Microsoft’s Preparing For Its Second Windows 10 Push

Windows 10

Microsoft is gearing up to make its second big push of Windows 10 this year with the release of Threshold wave 2. What this means is that the company is going to be expanding where the OS is available while also delivering new features at the same time.

Starting next week, the company will begin pushing Windows 10 to its Xbox One consoles, which they already announced, and they will also be pushing Threshold wave 2 to Windows 10 machines running the RTM release as well as gearing up to release the OS for mobile phones this month too.

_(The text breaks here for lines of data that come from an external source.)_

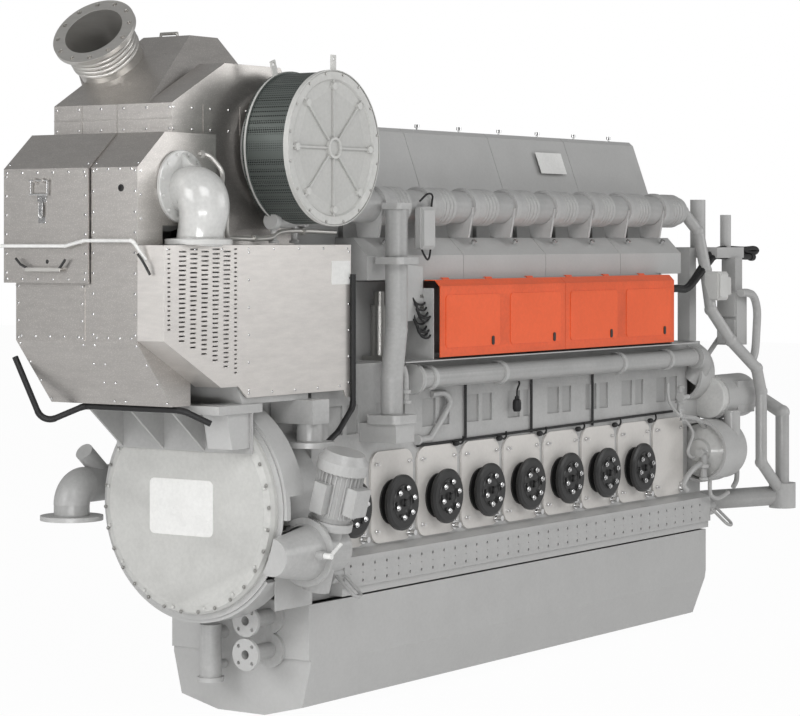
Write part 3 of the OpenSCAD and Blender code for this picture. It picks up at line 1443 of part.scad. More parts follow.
// Front cladding: two boxes side by side, the far one stopping half way down
module box_side(t, low_z) polygon([
    [box_x0 + t, low_z], [box_x0 + t, box_front_z - t / 2], [box_roof_x + t / 2, box_top_z - t],
    [box_x1 - t, box_top_z - t], [box_x1 - t, side_low_z + t], [cooler_x0 - seat_gap - t, side_low_z + t],
    [cooler_x0 - seat_gap - t, low_z == box_low_z ? box_base_z + t : low_z],
    [box_base_x + t, low_z == box_low_z ? box_base_z + t : low_z]]);
step_out = 14;
duct_hole_more = 4;
duct_hole_r = ex_r + duct_hole_more;
mouth_gap = 26;
front_hole_y = 93;
front_hole_drop = 10;
front_hole_r = 16;
module cladding_front() color(bright_sheet) difference() {
    union() {
        difference() {
            along_y(box_y0, box_y1 - box_y0) box_side(0, box_low_z);
            along_y(box_y0 + sheet, box_y1 - box_y0 - 2 * sheet) box_side(sheet, box_low_z);
            rod_y(high_x, box_y0 - over, high_z, high_bore_r + mouth_gap, 2 * sheet);
            rod_z(high_x, box_y0 - elbow_reach, elbow_low_z - sheet, elbow_low_r + sheet, elbow_low_t + 2 * sheet);
            box(box_x0 - over, box_x1 + over, box_seam_y, box_y1 + over, box_mid_z, box_top_z + over);
            rod_x(box_x0 - over, box_y0 + front_hole_y, high_z - front_hole_drop, front_hole_r, 3 * sheet);
        }
        difference() {
            along_y(box_seam_y, box_far_y - box_seam_y) step_side(0);
            along_y(box_seam_y - over, box_far_y - box_seam_y - sheet + over) step_side(sheet);
        }
        for (s = [-1, 1]) bail_ear(s);
    }
    box(high_x + foot_x0 - over, high_x + foot_x1 + over, high_foot_y0 - over, high_foot_y1 + over, side_low_z - over,
        side_low_z + sheet + over);
    rod_x(box_x1 - 2 * sheet, ex_y, ex_z, duct_hole_r, 3 * sheet);
}
ear_w = 10;
ear_y = 24;
module bail_ear(s) difference() {
    box(box_x0 - step_out - bail_out - bail_r - ear_w / 3, box_x0 - step_out + over, bail_y + s * ear_y - ear_w / 2,
        bail_y + s * ear_y + ear_w / 2, bail_z - ear_w, bail_z + ear_w);
    rod_y(box_x0 - step_out - bail_out, bail_y + s * ear_y - ear_w, bail_z, bail_r + run_gap, 2 * ear_w);
}
module step_side(t) polygon([
    [box_x0 - step_out + t, box_mid_z - t], [box_x0 - step_out + t, box_front_z - t / 2],
    [box_roof_x - step_out + t / 2, box_top_z - t], [box_x1 - t, box_top_z - t], [box_x1 - t, side_low_z + t],
    [cooler_x0 - seat_gap - t, side_low_z + t], [cooler_x0 - seat_gap - t, box_mid_z - t]]);

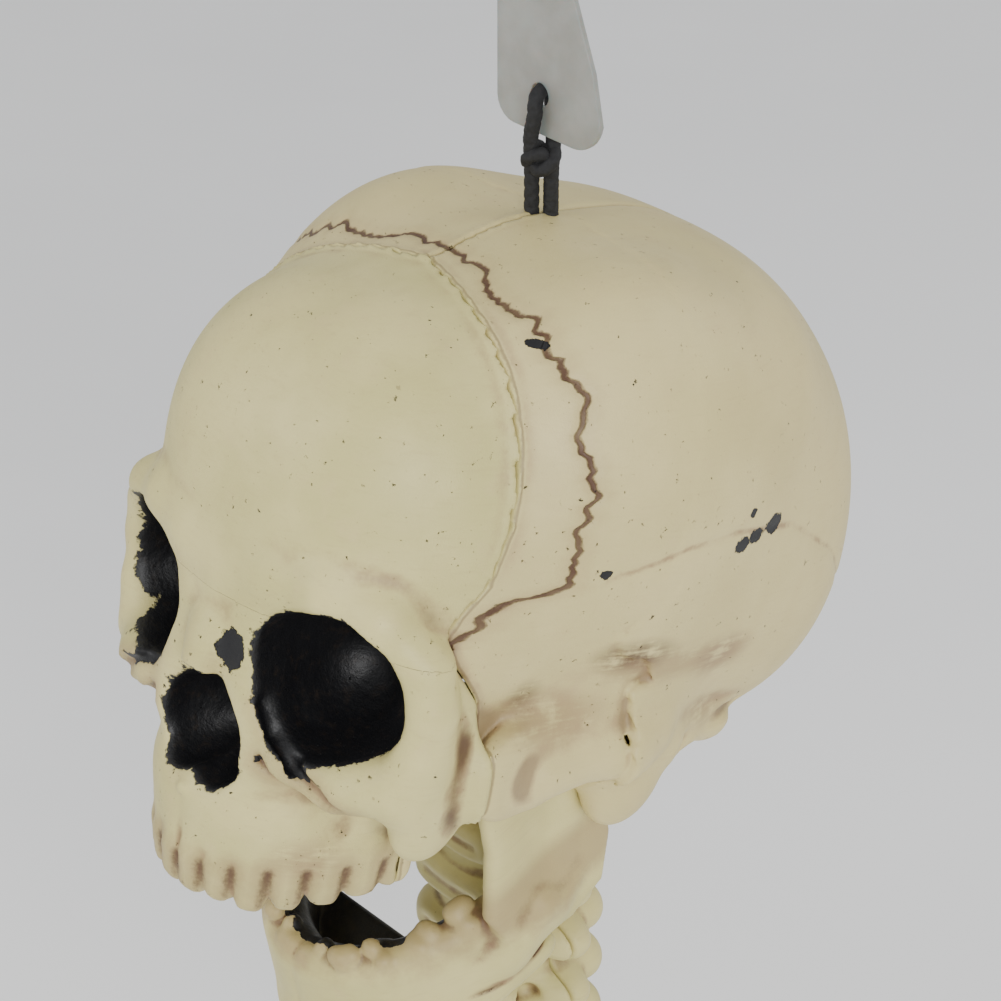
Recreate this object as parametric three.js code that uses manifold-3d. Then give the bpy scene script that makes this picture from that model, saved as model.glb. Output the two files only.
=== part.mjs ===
// Head and neck of a life-size posable plastic skeleton, hung by a cord loop and a plastic tab.
// Millimetres. +Z up, the face looks along -Y, +X is the skeleton's left.
// The origin is the middle of the tab's top hole, which hangs on a hook or nail.
// "Skull frame" below means: origin midway between the ears, same axes, before the head is tipped back.
import * as THREE from "three";
import { mergeVertices } from "three/addons/utils/BufferGeometryUtils.js";
import Module from "manifold-3d";

const wasm = await Module();
wasm.setup();
const { degToRad, lerp } = THREE.MathUtils;

// ---- driving dimensions -------------------------------------------------------------------------
const PART_GAP = 0.3; // between pieces that touch
const WALL = 3; // moulded shell thickness

const EAR_HEIGHT = 150; // ear axis above the neck's base
const EAR_FORWARD = 10; // ear axis in front of the neck's axis
const HEAD_TILT = 12.4; // degrees that the face is tipped up at rest

// The braincase is an ellipsoid squared off by a power above 2.
const VAULT = {
  y: 4, z: 55, halfWidth: 70, front: 97, back: 98,
  top: 65.5, base: 76, power: 2.3, browNarrowing: 0.12,
};
const SEAM_Y = -39; // face shell in front, cranium shells behind
const SOCKET = { x: 32, y: -93, z: 16, halfWidth: 20.5, depth: 31, halfHeight: 18.5, splay: 17 };
const NOSE = { y: -100, top: 6, base: -24, halfWidth: 13, depth: 17 };

const FACE_HOLLOW_SHARE = 0.93; // of the face block's size, which leaves walls of 3 to 4

const PALATE_Z = -37;
const UPPER_ARCH = { y: -50, halfWidth: 30, length: 45, depth: 9 };
const UPPER_BITE_Z = -54;
const LOWER_BITE_Z = -55.2; // with the jaw closed
const TEETH = 12;
const TOOTH_GAP = 0.9;

const JAW_PIVOT = { y: -12, z: -6 };
const JAW_OPEN = 30; // degrees open at rest
const RAMUS = { inner: 41, thickness: 5 };
const JAW = {
  halfWidth: 46, length: 67, thickness: 11,
  chinZ: -92, gonionZ: -62, alveolusFrontZ: -58, alveolusRearZ: -48,
};
const JAW_FLOOR = { z: -74, thickness: 4, rear: -43 }; // the web under the tongue, from the jaw's pivot
const JAW_EAR_RADIUS = 8;
const JAW_SCREW_RADIUS = 2.5;
const JAW_SCREW_HEAD = { radius: 4.5, height: 3.5 };
const WASHER_THICKNESS = 1.2;
const SLOT_CLEARANCE = 1.5; // inside the screw head, in the skull's underside

const NOD_BELOW_EARS = 8; // nod pin, on the neck's axis
const NOD_HEIGHT = EAR_HEIGHT - NOD_BELOW_EARS; // above the neck's base
const NECK_BELOW_NOD = 26;
const NECK_TOP = NOD_HEIGHT - NECK_BELOW_NOD;
const NECK_LEVELS = 6;
const NECK_RADIUS = 24;
const NECK_WAIST = 19;
const NECK_BORE = 15; // inner radius of the hollow neck
const NECK_TOP_PLATE = 8;
const BASE_PLUG = { height: 6, spigotHeight: 12 };
const NECK_SCREW = { radius: 2, headRadius: 3.6, headHeight: 2.4, length: 34, bossRadius: 5 };
const NECK_SCREW_HEIGHTS = { lower: 34, upper: 78 };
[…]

According to my inside sources, the company has signed off on Threshold Wave 2 and is now preparing to deliver that update to users; the update may arrive as early as next week. In this release, the company has improved memory management, updated the Skype experience, made some visual tweaks including new icons/colored title bars and several other minor enhancements.

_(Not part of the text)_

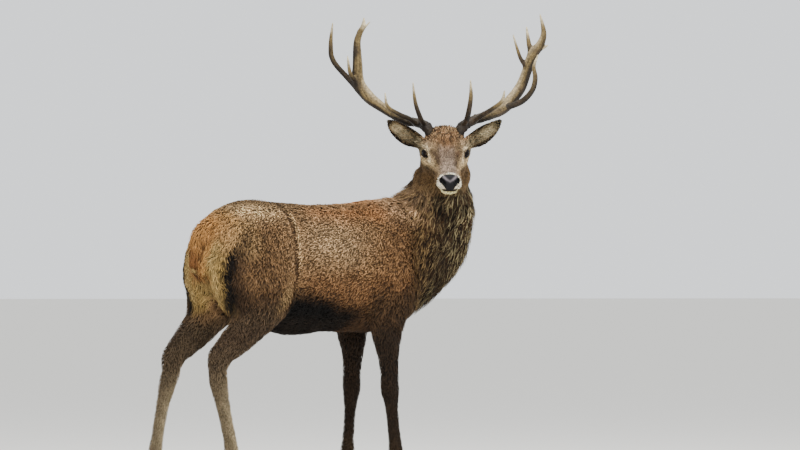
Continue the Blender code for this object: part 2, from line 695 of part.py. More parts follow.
# Each route runs from root to tip: outwards, forwards and up from between the coronets, and radius.
ANTLERS = {
    "right": {
        "beam": [
            (0.076, 0.000, 0.000, 0.023),
            (0.111, -0.034, 0.022, 0.018),
            (0.162, -0.060, 0.031, 0.020),
            (0.257, -0.100, 0.089, 0.021),
            (0.316, -0.125, 0.138, 0.026),
            (0.355, -0.130, 0.196, 0.026),
            (0.362, -0.105, 0.274, 0.021),
            (0.366, -0.070, 0.372, 0.015),
            (0.344, -0.045, 0.434, 0.010),
            (0.341, -0.035, 0.468, 0.004),
        ],
        "brow_tine": [
            (0.087, 0.000, 0.010, 0.012),
            (0.109, 0.065, 0.034, 0.011),
            (0.139, 0.130, 0.097, 0.009),
            (0.154, 0.165, 0.182, 0.004),
        ],
        "bez_tine": [
            (0.115, -0.030, 0.014, 0.012),
            (0.154, 0.020, 0.036, 0.011),
            (0.199, 0.060, 0.052, 0.010),
            (0.254, 0.095, 0.085, 0.008),
            (0.267, 0.115, 0.141, 0.004),
        ],
        "trez_tine": [
            (0.357, -0.130, 0.172, 0.015),
            (0.401, -0.140, 0.216, 0.012),
            (0.466, -0.115, 0.289, 0.0115),
            (0.479, -0.085, 0.356, 0.010),
            (0.474, -0.050, 0.446, 0.004),
        ],
        "royal_tine": [
            (0.368, -0.122, 0.195, 0.010),
            (0.396, -0.082, 0.233, 0.009),
            (0.409, -0.065, 0.306, 0.004),
        ],
        "crown_tine": [
            (0.358, -0.056, 0.410, 0.007),
            (0.336, -0.036, 0.428, 0.005),
            (0.317, -0.020, 0.450, 0.004),
        ],
    },
    "left": {
        "beam": [
            (0.076, 0.000, 0.000, 0.023),
            (0.124, -0.032, 0.030, 0.020),
            (0.190, -0.052, 0.053, 0.022),
            (0.261, -0.090, 0.083, 0.024),
            (0.304, -0.115, 0.125, 0.025),
            (0.346, -0.125, 0.181, 0.024),
            (0.371, -0.110, 0.249, 0.021),
            (0.393, -0.085, 0.319, 0.023),
            (0.421, -0.066, 0.359, 0.018),
            (0.435, -0.050, 0.410, 0.012),
            (0.416, -0.030, 0.488, 0.004),
        ],
        "brow_tine": [
            (0.081, 0.000, 0.010, 0.012),
            (0.090, 0.065, 0.038, 0.012),
            (0.097, 0.130, 0.119, 0.010),
            (0.092, 0.160, 0.194, 0.004),
        ],
        "bez_tine": [
            (0.121, -0.030, 0.024, 0.012),
            (0.156, 0.020, 0.050, 0.011),
            (0.200, 0.062, 0.079, 0.010),
            (0.236, 0.090, 0.110, 0.009),
            (0.245, 0.105, 0.154, 0.004),
        ],
        "trez_tine": [
            (0.265, -0.090, 0.086, 0.014),
            (0.339, -0.055, 0.114, 0.013),
            (0.381, -0.025, 0.160, 0.012),
            (0.392, -0.005, 0.212, 0.011),
            (0.385, 0.004, 0.262, 0.008),
            (0.402, 0.010, 0.312, 0.004),
        ],
        "inner_crown_tine": [
            (0.370, -0.104, 0.262, 0.011),
            (0.342, -0.090, 0.298, 0.009),
            (0.325, -0.080, 0.340, 0.007),
            (0.305, -0.070, 0.402, 0.004),
        ],
        "middle_crown_tine": [
            (0.386, -0.086, 0.318, 0.012),
            (0.374, -0.080, 0.369, 0.010),
            (0.363, -0.070, 0.437, 0.004),
        ],
        "outer_crown_tine": [
            (0.408, -0.072, 0.344, 0.007),
            (0.436, -0.066, 0.346, 0.006),
            (0.456, -0.062, 0.358, 0.004),
        ],
    },
}


def horn_tube(name, side, rows, extra, where):
    """A tapering round horn along a route in the brow's frame, closed at both ends."""
    frame = brow_frame()
    curve = bpy.data.curves.new(name, "CURVE")
    curve.dimensions, curve.bevel_depth, curve.bevel_resolution, curve.use_fill_caps = "3D", 1.0, 2, True
    spline = curve.splines.new("POLY")
    route = through(rows, 2)
    route[0, :3] -= extra * unit(route[1, :3] - route[0, :3])
    route[-1, :3] += extra * unit(route[-1, :3] - route[-2, :3])
    spline.points.add(len(route) - 1)
    for point, (out, forward, up, radius) in zip(spline.points, route):
        point.co = (*(frame @ Vector((forward, side * out, up))), 1)
        point.radius = radius + extra
    tube = bpy.data.objects.new(name, curve)
    where.objects.link(tube)
    mesh = bpy.data.meshes.new_from_object(tube.evaluated_get(bpy.context.evaluated_depsgraph_get()))
    bpy.data.objects.remove(tube, do_unlink=True)
    shell = bmesh.new()
    shell.from_mesh(mesh)
    bmesh.ops.remove_doubles(shell, verts=shell.verts, dist=1e-5)
    bmesh.ops.recalc_face_normals(shell, faces=shell.faces)
    shell.to_mesh(mesh)
    shell.free()
    made = bpy.data.objects.new(name, mesh)
    where.objects.link(made)
    return made


def antlers(head_piece, groups):
    """Each beam stands on its pedicle, and each tine on the beam, which is cut out of the tine's root."""
    model, cutters = groups
    pieces = []
    for word, side in SIDES.items():
        grown = {}
        for limb, rows in ANTLERS[word].items():
            piece = horn_tube(f"antler_{word}_{limb}", side, rows, 0.0, model)
            grown[limb] = horn_tube(f"antler_{word}_{limb}_grown", side, rows, GAP, cutters)
            grown[limb].hide_render, grown[limb].display_type = True, "WIRE"
            if limb != "beam":
                cut(piece, grown["beam"])
            pieces.append(piece)
        cut(head_piece, grown["beam"])
        cut(head_piece, grown["brow_tine"])
    return pieces


# ---- The whole stag ----


def main():
    clear()
    groups = collection(NAME), collection("cutters")
    groups[1].hide_render = True
    body = flesh(groups[0])
    parted = {piece.name: piece for piece in part_flesh(body, groups)}
    globes = eyes(parted["head"], groups)
    horn = feet(parted, groups)
    crown = antlers(parted["head"], groups)
    looks = (
        ([body, *parted.values()], material("coat", (0.50, 0.38, 0.27), 0.85)),
        (globes, material("eye", (0.05, 0.04, 0.04), 0.10)),
        (horn, material("hoof_horn", (0.13, 0.11, 0.10), 0.50)),
        (crown, material("antler", (0.55, 0.48, 0.38), 0.60)),
    )
    for pieces, look in looks:
        for piece in pieces:
            tidy(piece)
            piece.data.transform(Matrix.Translation((-ORIGIN_X, -ORIGIN_Y, 0)))
            piece.data.materials.clear()
            piece.data.materials.append(look)


main()
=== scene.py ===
"""Red deer stag, life size, still: its skin and coat, eyes, horn and antlers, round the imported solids.

Lengths are metres. The stag faces +X with its left side at +Y, and its head looks back to its right.
"""

import json
import math

import bmesh
import bpy
import numpy as np
from mathutils import Matrix, Vector

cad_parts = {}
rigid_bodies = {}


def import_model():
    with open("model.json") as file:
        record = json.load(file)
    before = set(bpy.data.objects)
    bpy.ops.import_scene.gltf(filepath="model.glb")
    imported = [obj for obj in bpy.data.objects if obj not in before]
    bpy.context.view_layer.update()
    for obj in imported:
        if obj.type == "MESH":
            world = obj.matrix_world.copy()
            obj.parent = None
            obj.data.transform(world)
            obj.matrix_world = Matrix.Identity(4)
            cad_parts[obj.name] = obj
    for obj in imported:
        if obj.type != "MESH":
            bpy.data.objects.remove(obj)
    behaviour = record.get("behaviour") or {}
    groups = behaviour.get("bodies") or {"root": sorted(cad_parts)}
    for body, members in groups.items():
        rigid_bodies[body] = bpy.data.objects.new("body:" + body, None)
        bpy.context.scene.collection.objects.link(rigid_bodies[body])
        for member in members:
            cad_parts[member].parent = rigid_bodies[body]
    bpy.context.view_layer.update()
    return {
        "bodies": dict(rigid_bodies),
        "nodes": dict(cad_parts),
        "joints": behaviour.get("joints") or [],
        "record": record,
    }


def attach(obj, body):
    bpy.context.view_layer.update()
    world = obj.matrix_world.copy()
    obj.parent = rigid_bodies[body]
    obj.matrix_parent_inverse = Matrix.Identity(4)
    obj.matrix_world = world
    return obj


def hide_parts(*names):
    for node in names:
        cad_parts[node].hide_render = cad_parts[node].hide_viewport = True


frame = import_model()


# ---- Studio ----
# A pale painted floor that runs out to a pale room, with a broad soft light overhead like an open
# sky, a weaker one from the front, and a long lens held low, as for an animal seen across a field.


def linear(text):
    """An sRGB hex colour as linear red, green and blue."""
    parts = np.array([int(text[i : i + 2], 16) / 255 for i in (0, 2, 4)])
    return np.where(parts <= 0.04045, parts / 12.92, ((parts + 0.055) / 1.055) ** 2.4)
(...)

In addition to the desktop OS, Microsoft is finally ready to bring the OS to its mobile phones as well. Windows 10 Mobile will make its first debut with the company’s Lumia 950 series of phones and will be pushed to existing devices too. Timing for the release of the OS to current devices will vary based on manufacture and carrier as well as location but the company previously said it would start this deployment in December.

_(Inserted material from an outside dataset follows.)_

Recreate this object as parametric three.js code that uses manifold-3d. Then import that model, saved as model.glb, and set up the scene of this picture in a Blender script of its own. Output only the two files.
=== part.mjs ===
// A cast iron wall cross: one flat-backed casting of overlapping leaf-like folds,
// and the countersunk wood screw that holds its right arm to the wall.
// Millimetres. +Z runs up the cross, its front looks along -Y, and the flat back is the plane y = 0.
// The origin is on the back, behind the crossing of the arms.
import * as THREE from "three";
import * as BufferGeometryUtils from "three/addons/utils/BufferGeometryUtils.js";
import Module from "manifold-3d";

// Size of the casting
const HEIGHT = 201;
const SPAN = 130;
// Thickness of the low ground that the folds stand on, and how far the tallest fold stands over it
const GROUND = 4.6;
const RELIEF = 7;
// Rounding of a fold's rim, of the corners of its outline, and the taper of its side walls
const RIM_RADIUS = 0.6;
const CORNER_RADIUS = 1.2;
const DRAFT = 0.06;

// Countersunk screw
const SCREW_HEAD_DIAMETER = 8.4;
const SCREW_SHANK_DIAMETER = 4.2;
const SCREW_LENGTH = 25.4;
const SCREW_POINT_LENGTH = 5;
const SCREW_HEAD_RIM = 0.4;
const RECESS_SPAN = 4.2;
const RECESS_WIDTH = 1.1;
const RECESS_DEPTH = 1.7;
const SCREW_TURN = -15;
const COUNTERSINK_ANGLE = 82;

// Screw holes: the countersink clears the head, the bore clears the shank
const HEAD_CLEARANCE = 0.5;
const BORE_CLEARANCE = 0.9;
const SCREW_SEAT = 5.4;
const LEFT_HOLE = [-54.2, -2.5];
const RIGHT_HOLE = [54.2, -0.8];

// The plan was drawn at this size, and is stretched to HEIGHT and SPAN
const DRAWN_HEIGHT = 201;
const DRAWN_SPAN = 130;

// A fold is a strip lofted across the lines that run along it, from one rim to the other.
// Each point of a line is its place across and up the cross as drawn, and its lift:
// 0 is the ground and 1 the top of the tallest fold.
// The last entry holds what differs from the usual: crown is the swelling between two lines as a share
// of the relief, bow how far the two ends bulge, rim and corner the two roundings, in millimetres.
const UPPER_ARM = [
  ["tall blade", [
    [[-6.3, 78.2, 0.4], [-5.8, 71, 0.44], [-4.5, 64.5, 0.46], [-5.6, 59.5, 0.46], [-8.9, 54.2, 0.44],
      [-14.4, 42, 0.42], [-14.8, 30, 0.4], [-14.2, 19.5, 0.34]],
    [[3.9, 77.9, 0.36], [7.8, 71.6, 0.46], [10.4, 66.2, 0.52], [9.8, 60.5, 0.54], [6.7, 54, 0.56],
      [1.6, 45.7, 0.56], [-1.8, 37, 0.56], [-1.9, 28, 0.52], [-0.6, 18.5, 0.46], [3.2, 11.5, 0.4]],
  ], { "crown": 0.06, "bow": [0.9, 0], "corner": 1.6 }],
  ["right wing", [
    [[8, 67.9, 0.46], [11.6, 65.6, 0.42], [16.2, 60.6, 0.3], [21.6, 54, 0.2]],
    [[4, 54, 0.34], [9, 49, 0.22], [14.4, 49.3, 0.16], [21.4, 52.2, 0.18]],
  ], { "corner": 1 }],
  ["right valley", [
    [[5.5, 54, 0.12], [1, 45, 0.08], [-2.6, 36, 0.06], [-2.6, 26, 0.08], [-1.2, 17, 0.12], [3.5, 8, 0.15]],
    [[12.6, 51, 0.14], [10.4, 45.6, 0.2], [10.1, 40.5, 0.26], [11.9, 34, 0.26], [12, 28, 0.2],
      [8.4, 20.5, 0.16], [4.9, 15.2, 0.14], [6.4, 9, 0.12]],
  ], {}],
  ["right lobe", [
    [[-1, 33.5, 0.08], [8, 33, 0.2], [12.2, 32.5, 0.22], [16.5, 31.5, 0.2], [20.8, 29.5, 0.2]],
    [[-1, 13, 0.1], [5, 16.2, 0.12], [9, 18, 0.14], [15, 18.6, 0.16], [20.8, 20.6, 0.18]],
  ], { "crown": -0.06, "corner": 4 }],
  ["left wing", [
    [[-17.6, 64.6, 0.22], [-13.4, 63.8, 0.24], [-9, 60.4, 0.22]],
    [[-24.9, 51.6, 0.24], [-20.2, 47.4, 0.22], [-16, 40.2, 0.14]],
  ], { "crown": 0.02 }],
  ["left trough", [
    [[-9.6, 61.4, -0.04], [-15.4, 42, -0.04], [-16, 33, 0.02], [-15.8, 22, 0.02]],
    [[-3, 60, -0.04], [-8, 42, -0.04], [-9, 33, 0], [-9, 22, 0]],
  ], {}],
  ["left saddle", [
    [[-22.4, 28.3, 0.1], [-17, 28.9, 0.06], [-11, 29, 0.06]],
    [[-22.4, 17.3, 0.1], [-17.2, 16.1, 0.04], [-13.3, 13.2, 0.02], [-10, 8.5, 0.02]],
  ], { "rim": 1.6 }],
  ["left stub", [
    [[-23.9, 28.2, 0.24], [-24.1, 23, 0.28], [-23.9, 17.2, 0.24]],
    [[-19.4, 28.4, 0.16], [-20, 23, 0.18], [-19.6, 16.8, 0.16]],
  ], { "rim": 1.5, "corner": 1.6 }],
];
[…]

The mobile version of Windows 10 is a significant update from Windows Phone 8 and brings the desktop OS to the mobile segment; this allows the phones to run the company’s Universal apps. These apps, that can run on the desktop, mobile or even the Xbox, is how the company hopes to attract developers to its marketplace by allowing them to leverage a single code base across multiple devices. The company is also heavily pushing Phone Continuum, this feature allows you to connect your phone to a larger display and use the Universal apps on a monitor like a PC.

And finally, Microsoft will be bringing Windows 10 to its Xbox console which will complete the company’s initial deployment of the OS to all of its major products. To put it simply, the core of Windows 10 will be powering all of the company’s products.

The build version that is expected to be used for this release is 10586 across all products; the company released this build today to Windows Insiders. For those who are wondering why this build number is not divisible by 16, Microsoft fixed the bug that required all released builds of Windows to use that numbering structure.

This second wave is significant for Microsoft as it shows that they are capable of continuously updating Windows 10 with new feature and can do so in a way that does not break the infrastructure they have developed during the last two decades.